Defendant filed an affidavit setting forth that he ceased doing business as York Industrial Tool and Engineering on May 1, 1966; that on that date he became President of York Industrial Tool, Inc., and is still so engaged, and that as such officer he has caused the corporation to fully comply with all of the laws, rules and regulations of the Fair Labor Standards Act.
In Wirtz v. Jones, 340 F.2d 901, 903-904 (5th Cir. 1965), after tracing the history of the Act leading up to the 1961 amendment, the Court stated:
"In this fashion Congress expressly restored the full equity powers of the courts in exercising the jurisdiction granted in § 17. There is nothing in the wording of § 17, as amended in 1961, or in the legislative history of § 17, or any of its amendments, to suggest that Congress intended to provide for the trial of factual issues arising under it by a jury. Had it so intended it could easily have said so. Actually the language used strongly implies a contrary intent. The 1961 amendment is couched in traditional equitable terms of 'restraining' a continuing wrong. The district courts are given 'jurisdiction * * * to restrain violations * * * including * * * the restraint of any withholding * * *.' The equitable action authorized in relation to withholding is simply emphasized as a part of the jurisdiction to restrain violations generally. Absent any statutory provision for jury trial, as is clearly the case here, the defendants have no right to demand it."
In Wirtz v. Robert E. Bob Adair, Inc., 224 F. Supp. 750, 752 (W.D. Ark. 1963), the Court had this to say of Section 17:
"While the Secretary has always had the authority under section 17 to maintain suits for injunctions to restrain threatened future violations of the Act, he was prohibited, at least during the period between the effective date of the 1949 amendments to the Act and the effective date of the 1961 amendments, from obtaining back pay awards in section 17 proceedings.
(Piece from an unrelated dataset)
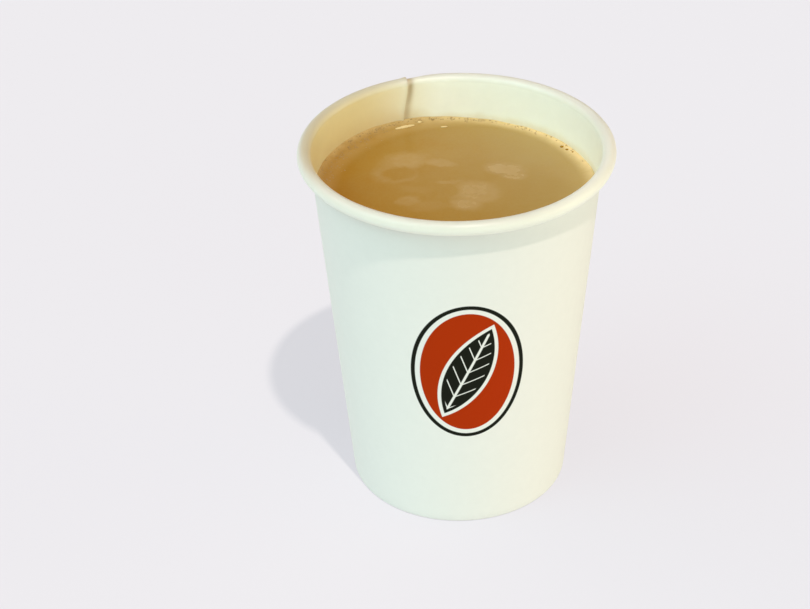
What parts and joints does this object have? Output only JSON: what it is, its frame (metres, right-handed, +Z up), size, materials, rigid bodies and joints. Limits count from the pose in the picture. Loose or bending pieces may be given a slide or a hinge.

However, the 1961 amendment to section 17 deleted the prohibition set forth in the 1949 amendment to that section, and provided expressly that the jurisdiction of the district courts to grant injunctions against violations of the Act should include the power to restrain the withholding of payment of minimum wages or overtime compensation found by the court to be due to employees covered by the Act."
Again, at p. 756, the Court said:
"* * * The Secretary is suing for the benefit of the public and to vindicate a public right. The Secretary is seeking to secure future compliance with the law, which is in the public interest, and he is seeking by means of a negative order to compel the defendant to make reparations for alleged past violations of the law, which likewise is in the public interest. The relief sought is equitable and it is no less so because compliance with the decree which plaintiff seeks may require the defendants to pay out money. That the filing of the suit has affected, and that the outcome of the suit may further affect, the substantive rights of the employees does not convert the proceeding from a suit in equity to an action at law, and does not convert the prayer for a negative injunction requiring defendants to cease to withhold moneys allegedly due the employees into a legal claim for money damages."
This is essentially an equitable action seeking an injunction and it appears to be abundantly clear that it is not the type of ...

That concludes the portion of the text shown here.